Since Hurricane Sandy more than 7400 homes have been or are in the process of being raised, some more successfully than others. Many towns have changed the way they communicate with residents regarding storm warnings. A massive flood control project along Route 35 in Ocean County and the construction of new sea walls have begun. Using $300 million from the Federal Government, the State initiated home buy outs of properties at pre-Sandy home values; to date more than 200 have ben purchased and demolished. Sounds promising, yes?

But, wait! Have we really thought about the future and the effect of climate change on the Jersey Shore as well as other places? And what about all the new “luxury” building that is still being approved, taking up land that acts as a cushion against future storm devastation?

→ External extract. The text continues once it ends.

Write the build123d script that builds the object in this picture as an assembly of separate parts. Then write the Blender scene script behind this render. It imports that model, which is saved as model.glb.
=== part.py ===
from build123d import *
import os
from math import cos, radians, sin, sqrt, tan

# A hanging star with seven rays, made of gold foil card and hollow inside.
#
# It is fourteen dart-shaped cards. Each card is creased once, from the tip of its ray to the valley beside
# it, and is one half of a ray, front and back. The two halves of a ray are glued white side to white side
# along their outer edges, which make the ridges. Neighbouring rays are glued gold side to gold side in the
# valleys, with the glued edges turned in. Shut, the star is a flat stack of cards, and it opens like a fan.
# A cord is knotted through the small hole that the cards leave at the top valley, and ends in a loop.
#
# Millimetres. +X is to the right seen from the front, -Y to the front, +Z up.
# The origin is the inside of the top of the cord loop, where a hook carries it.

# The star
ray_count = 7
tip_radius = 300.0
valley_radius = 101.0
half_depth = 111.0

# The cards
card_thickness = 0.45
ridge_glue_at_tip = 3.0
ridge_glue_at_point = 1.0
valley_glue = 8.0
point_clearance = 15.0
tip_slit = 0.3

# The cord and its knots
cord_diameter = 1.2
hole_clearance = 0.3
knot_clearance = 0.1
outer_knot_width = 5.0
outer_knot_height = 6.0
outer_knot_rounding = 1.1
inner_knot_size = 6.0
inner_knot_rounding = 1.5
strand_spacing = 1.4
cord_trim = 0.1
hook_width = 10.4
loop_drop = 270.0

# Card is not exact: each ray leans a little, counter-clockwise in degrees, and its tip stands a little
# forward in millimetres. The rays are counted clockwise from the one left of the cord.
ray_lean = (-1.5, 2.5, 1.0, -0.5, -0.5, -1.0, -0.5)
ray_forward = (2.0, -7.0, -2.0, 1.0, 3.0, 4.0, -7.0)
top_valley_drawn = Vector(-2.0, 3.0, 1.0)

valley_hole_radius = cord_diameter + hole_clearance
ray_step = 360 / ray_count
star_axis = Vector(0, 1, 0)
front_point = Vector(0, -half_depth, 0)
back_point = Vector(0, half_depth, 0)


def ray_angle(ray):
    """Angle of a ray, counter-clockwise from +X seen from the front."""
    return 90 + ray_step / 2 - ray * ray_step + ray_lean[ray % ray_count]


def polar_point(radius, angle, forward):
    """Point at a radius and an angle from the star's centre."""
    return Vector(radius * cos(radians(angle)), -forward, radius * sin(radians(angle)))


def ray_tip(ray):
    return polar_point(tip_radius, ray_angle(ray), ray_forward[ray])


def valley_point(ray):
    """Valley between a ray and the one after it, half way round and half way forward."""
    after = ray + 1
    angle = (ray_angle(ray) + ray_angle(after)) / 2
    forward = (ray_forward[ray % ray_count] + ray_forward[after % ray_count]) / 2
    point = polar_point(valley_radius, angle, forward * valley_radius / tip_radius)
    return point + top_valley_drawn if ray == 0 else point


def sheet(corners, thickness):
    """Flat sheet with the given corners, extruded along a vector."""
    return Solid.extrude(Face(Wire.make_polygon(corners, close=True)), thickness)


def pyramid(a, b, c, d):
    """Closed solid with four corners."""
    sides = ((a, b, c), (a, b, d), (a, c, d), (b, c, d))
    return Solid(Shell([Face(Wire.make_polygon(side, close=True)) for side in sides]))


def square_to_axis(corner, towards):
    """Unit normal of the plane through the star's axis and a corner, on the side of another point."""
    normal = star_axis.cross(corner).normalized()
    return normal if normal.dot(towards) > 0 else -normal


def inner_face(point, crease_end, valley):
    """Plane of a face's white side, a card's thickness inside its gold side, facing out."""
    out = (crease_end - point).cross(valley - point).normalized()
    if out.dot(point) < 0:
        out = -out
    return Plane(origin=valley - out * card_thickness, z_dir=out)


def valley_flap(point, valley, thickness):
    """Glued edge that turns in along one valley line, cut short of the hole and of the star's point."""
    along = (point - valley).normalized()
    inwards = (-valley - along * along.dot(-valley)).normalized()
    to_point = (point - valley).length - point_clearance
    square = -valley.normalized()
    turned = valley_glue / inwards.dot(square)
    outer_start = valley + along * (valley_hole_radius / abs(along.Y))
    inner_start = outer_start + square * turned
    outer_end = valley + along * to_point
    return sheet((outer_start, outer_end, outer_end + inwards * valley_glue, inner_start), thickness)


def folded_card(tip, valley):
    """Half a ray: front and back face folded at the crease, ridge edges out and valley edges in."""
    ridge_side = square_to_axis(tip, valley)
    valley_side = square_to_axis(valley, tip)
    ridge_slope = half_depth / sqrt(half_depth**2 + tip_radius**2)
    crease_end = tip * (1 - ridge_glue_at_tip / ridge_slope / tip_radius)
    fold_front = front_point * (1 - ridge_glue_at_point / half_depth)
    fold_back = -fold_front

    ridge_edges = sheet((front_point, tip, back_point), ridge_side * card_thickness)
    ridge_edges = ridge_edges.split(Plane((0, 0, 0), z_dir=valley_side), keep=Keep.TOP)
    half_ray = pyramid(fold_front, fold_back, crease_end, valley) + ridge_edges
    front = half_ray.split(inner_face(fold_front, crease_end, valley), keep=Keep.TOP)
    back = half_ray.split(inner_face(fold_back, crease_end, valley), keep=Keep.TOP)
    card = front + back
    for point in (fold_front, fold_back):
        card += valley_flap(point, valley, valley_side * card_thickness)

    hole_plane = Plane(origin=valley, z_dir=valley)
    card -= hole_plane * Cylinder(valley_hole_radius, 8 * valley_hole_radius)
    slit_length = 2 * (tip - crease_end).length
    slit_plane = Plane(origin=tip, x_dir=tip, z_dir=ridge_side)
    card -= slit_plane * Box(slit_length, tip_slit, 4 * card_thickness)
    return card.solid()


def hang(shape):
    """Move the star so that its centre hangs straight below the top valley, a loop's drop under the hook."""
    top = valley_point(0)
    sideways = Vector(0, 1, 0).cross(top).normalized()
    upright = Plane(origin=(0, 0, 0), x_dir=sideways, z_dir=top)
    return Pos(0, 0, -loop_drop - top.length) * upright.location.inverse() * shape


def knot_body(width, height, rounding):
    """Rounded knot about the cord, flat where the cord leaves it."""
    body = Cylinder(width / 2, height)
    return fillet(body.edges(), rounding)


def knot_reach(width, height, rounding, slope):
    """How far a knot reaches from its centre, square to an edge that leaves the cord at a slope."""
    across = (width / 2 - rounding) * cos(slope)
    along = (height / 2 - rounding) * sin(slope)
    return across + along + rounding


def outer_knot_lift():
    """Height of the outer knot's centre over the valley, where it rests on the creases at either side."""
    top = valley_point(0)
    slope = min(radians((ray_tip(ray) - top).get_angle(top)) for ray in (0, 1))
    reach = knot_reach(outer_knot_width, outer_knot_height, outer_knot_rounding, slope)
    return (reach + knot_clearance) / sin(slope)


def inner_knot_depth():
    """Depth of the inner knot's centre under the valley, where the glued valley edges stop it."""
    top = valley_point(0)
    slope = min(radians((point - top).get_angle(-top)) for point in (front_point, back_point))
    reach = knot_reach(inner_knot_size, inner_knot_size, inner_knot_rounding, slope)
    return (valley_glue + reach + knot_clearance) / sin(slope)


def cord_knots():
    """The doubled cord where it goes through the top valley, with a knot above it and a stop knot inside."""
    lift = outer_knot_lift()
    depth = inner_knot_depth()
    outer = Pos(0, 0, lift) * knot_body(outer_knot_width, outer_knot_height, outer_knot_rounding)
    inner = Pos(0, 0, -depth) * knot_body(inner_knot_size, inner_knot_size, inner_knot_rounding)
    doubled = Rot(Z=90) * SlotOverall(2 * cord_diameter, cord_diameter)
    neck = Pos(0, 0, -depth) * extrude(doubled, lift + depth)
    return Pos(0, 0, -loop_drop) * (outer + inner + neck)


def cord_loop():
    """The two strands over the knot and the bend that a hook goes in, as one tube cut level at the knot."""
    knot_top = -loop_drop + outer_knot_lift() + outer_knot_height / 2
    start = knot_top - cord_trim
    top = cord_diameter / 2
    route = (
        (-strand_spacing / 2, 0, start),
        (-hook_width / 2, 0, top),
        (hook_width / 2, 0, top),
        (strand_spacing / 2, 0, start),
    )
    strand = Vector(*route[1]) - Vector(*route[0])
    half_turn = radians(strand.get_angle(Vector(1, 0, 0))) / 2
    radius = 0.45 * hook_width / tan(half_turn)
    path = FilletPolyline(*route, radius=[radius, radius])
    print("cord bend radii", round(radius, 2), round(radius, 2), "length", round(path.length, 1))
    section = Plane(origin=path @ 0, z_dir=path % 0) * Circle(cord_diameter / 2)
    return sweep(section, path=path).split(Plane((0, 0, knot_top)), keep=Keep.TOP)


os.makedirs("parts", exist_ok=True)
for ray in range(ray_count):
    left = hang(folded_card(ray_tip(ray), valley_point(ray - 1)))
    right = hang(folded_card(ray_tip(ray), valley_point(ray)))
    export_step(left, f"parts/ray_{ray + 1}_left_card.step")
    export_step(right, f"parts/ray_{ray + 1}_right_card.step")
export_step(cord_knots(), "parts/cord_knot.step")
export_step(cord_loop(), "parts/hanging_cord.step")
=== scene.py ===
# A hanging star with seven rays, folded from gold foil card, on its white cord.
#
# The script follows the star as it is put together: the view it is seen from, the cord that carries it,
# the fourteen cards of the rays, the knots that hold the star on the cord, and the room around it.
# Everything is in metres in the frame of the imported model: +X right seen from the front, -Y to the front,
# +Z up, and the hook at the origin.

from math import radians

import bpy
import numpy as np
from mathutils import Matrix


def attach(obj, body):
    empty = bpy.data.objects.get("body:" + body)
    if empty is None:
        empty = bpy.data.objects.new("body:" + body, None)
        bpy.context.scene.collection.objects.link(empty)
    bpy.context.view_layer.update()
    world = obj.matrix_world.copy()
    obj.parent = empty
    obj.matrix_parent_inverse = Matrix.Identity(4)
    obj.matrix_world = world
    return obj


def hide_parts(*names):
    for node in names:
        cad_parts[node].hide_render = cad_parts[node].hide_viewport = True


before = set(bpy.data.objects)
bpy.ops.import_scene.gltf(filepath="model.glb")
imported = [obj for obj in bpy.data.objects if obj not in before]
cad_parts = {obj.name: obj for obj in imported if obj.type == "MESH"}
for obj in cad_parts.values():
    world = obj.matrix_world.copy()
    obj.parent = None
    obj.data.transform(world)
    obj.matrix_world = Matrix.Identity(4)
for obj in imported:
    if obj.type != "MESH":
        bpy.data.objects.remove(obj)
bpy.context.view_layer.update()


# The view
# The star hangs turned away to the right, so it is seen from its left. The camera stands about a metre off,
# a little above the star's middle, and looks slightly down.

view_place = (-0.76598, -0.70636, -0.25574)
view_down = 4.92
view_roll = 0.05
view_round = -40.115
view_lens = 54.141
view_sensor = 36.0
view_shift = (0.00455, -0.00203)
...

Long Branch has approved several major beachfront luxury condominium projects on land that could serve as a cushion. And Long Branch is not alone. Even further inland, newly planned development projects are leaving longtime residents, who were damaged by Hurricane Sandy, in the lurch, for many of these residents have been unable to return to their former homes -- homes that were not part of the state buy out deal.

The future of the Jersey Shore is in our hands. We have been given this earth by God to be stewards, caretakers, not exploiters. And we are exploiting the earth for the short term financial gain of developers. There are environmentally sensitive areas, and not just McClees Creek near the Navesink River. The destruction of habitat and what is termed “vacant land” by overdevelopment poses a serious danger to our future.

We must continue to be vigilant against those who would look only at a piece of land and see dollar signs. As the author of the Epistle known as 1 Timothy wrote: The love of money is the root of all evil. This evil is being visited upon us through such projects as the JCP&L monster power lines, so called “Village 35” which threatens Middletown Village directly, and huge building projects in Lincroft.

The earth is the Lord’s and the fullness thereof. Protecting the earth for future generations is our responsibility. Not an easy task, but so necessary.